ホンダもこれまで蓄積してきた、燃料電池技術と高圧水電解技術を生かした月面での循環型再生エネルギーシステムの構築を目指し、国立研究開発法人宇宙航空研究開発機構(JAXA)と共同研究を行っているそうです。
この燃料電池技術と高圧水電解技術を組み合わせ、再生可能エネルギー由来の電力を使い、水を電気分解して水素、酸素として貯蔵。その水素と酸素から燃料電池技術を用いて発電することで、電力の供給が可能になります。

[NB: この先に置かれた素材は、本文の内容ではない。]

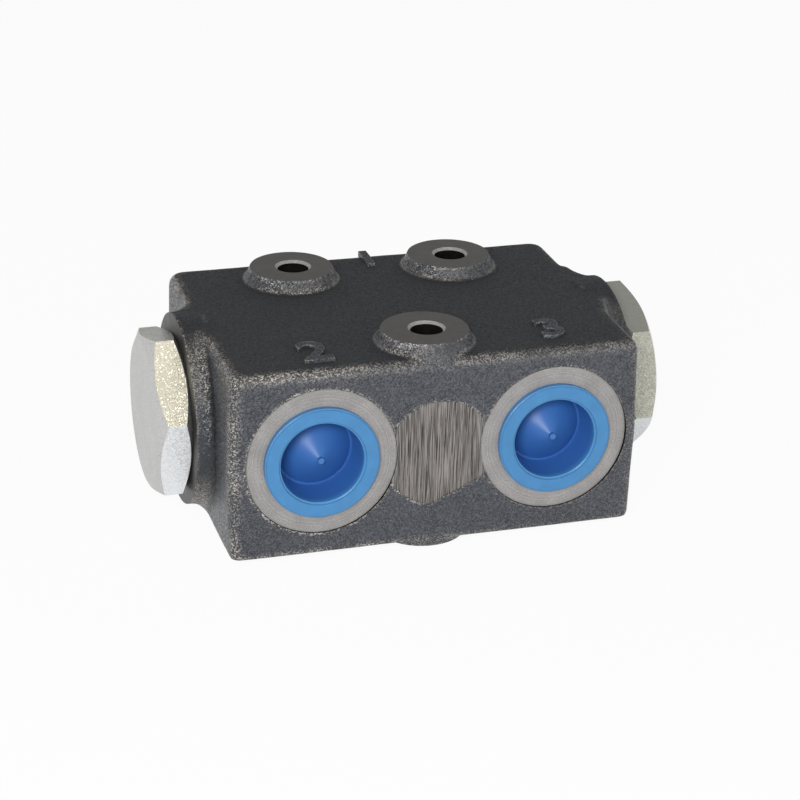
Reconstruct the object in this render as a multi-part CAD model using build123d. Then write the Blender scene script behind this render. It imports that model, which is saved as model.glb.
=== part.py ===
from build123d import *
import math
import os

# Spool-type hydraulic flow divider, in millimetres.
# One cast iron body holds two linked spools in a long bore. Oil comes in at the
# rear port, passes a sharp-edged orifice in each spool, and leaves in two equal
# shares by the front ports. Hex plugs close both ends of the bore.
# Frame: X along the bore, Y from the front face to the back, Z up.
# The origin is on the underside, below the middle of the bounding box.

# Cast body, measured at the parting plane, halfway up
body_length = 110.4
body_depth = 80.0
body_height = 51.3
cast_draft = 1.5            # degrees, away from the parting plane
front_corner_radius = 3.0   # the two upright corners at the front
rear_corner_radius = 5.0
top_rim_radius = 2.6
foot_rim_radius = 1.2       # the edge of the underside
casting_drop = 0.65         # the rough casting lies this far below the machined features
casting_shift = 0.5         # and this far to the left of them
facing_allowance = 2.0      # metal that is faced off the end bosses and the pads

# Mounting columns: three raised pads above and three below, drilled through
pad_span = 57.0             # between the upper and the lower machined pad faces
pad_radius = 11.7           # half way between the upper and lower facing depths
pad_flank = 23.0            # degrees from upright, of the cast side of each pad
pad_root = 3.4              # how far the flank runs down below the body's top
mount_hole_radius = 4.25    # clearance for an M8 screw
mount_hole_chamfer = 0.7
mount_pitch = 45.0          # between the two rear holes
front_hole_setback = 14.25  # from the front face at the parting plane
hole_row_spacing = 51.25    # from the front hole to the rear pair

# Bore for the spools, and the round bosses at its ends
bore_setback = 42.2         # bore axis behind the front face
bore_radius = 11.0
end_face_span = 120.0       # between the two machined end faces
end_boss_radius = 25.6
end_boss_flare = 4.0        # radius where an end boss meets the body's side
plug_thread_radius = 16.5   # M33 x 2
plug_thread_depth = 18.0
seal_recess_radius = 18.0
seal_recess_depth = 2.5

# Oil galleries round the bore
gallery_radius = 16.0
outlet_gallery_width = 12.0
inlet_gallery_width = 17.0
cut_over = 1.0              # how far each cutting shape starts outside the metal

# Ports: G 3/4, with a flat spotface for the sealing washer
port_pitch = 62.5           # between the two front ports
spotface_radius = 20.0
spotface_depth = 1.0
port_thread_radius = 12.06
port_thread_depth = 20.0
port_chamfer = 1.2
port_drill_radius = 9.0

# Patch between the front ports, ground flat by hand
ground_radius = 14.4
ground_depth = 0.35
ground_drop = 0.9           # its centre lies this far below the port axes
ground_cut_reach = 12.1     # the disc's lower right is left rough beyond this distance
ground_cut_turn = 65.0      # degrees from level, the way down to that rough part

# Hex plugs
hex_across_flats = 41.0
hex_height = 9.0
hex_face_radius = 19.4      # where the chamfers meet both faces
hex_chamfer_angle = 27.0
plug_shank_length = 16.0
plug_undercut_radius = 15.3
plug_undercut_width = 3.0
plug_lead = 1.5             # chamfer on the shank's end
plug_pocket_radius = 6.5
plug_pocket_depth = 9.0
thread_clearance = 0.05
left_hex_turn = 107.3       # degrees, first corner, from the rear towards the top
right_hex_turn = 135.2

# Spools
spool_clearance = 0.03
spool_inner_end = 5.0       # distance of the spool's inner end from mid-bore
spool_travel = 2.4          # of both spools together, each way
link_travel = 1.5           # of the right spool along the slot in the link, each way
spool_end_gap = 0.1         # left between a spool and its plug at the full travel of both
spool_bore_radius = 7.0
spool_inlet_bore_radius = 5.5
inlet_bore_start = 11.5
inlet_hole_offset = 0.5     # outboard of the middle of the inlet bore
orifice_seat = 20.0
waist_radius = 8.6
waist_end = 20.5
outlet_neck_radius = 9.3
outlet_neck_width = 9.0
metering_offset = 2.5       # the neck lies this far inboard of its gallery, whose edge meters the oil
inlet_hole_radius = 2.6
outlet_hole_radius = 3.0
holes_per_row = 4
balance_groove_depth = 0.4
balance_groove_width = 0.8
balance_groove_inset = 1.8  # from the edge of each land

# Link between the spools
link_thickness = 4.0
link_height = 6.6
link_end_wall = 1.7
link_pin_radius = 1.5
link_pin_setback = 2.2      # pin axis inside each spool's inner end
link_play = 0.1             # round the pins and beside the bar
link_slot_spare = 0.5       # left beyond the bar's end in a spool's slot
link_pin_inset = 0.5        # each end of a pin, inside the waist's surface

# Orifice disc and its retaining ring
disc_thickness = 2.5
disc_clearance = 0.05
orifice_radius = 2.2
orifice_edge = 0.6          # length of the sharp-edged hole
orifice_cone_radius = 4.6
ring_thickness = 1.0
ring_groove_depth = 0.6
ring_width = 1.8
ring_clearance = 0.05
ring_gap = 4.0

# Springs and shims
spring_wire_radius = 0.7
spring_outer_radius = 5.5
spring_turns = 6            # open turns, between one closed turn at each end
spring_seat_gap = 0.05
shim_thickness = 1.0
shim_clearance = 0.2
shim_inner_radius = 3.0

# Seals
seal_cord_clearance = 0.03

# Push-in port plugs, soft plastic
cap_clearance = 0.06
cap_flange_radius = 15.15
cap_flange_thickness = 1.7
cap_flange_round = 0.4
cap_lip_round = 0.6
cap_wall = 1.0
cap_taper = 0.8             # how much the cup narrows from its mouth to its floor
cap_depth = 9.6             # floor's outer edge, behind the front of the flange
cap_cone_tip = 2.2          # tip of the raised cone, behind the front of the flange
cap_cone_margin = 0.5       # flat ring between the cone and the wall
cap_floor_thickness = 1.2
cap_nub_radius = 0.8
cap_nub_height = 0.4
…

また、酸素は月面に滞在する人の居住用としても、水素はロケットの燃料としても活用可能で、循環型再生エネルギーシステムの構築により、さまざまな有人活動への貢献を目指すとしています。
宇宙飛行士の危険を最小化したり、地球にいながら月にいるかのような体験を可能にしたりする、月面での遠隔操作ロボットでは、先述のアバターロボットで開発中の多指ハンドや、AIサポート遠隔操縦機能、衝突軽減のための高応答トルク制御技術など、同社のコア技術の多くの応用が見込まれるそう。
すでに、JAXAの宇宙探査イノベーションハブでの研究テーマとして採択され、今年2月に共同研究がスタートしています。
ロケット分野は、ホンダらしい若手技術者の発案がきっかけだそう。ホンダがこれまで培ってきた、燃焼技術や制御技術などのコア技術を生かして小型ロケットを目指すもので、すでに開発に取り組んでいるとのこと。
人工衛星は、温暖化や異常気象といった地球環境を観測したり、モビリティのコネクテッド化に有効な広域通信を可能としたりするなど、ニーズが拡大しています。
一方で、その打ち上げ需要に対してロケットが不足している状況。課題を解決するために、低軌道向け小型人工衛星の打ち上げを目標として小型ロケットの開発を推進。
また、自動運転技術の開発などを通じて培ってきた制御や誘導技術を生かし、打ち上げ後にロケットの一部を着陸させ、再使用することも想定した研究を行っているそうです。
いずれの分野も技術のみならず人材や予算、時間などが必要で、クルマやオートバイ以外のモビリティ分野でも世界をリードできる日が来るのか今後も注目です。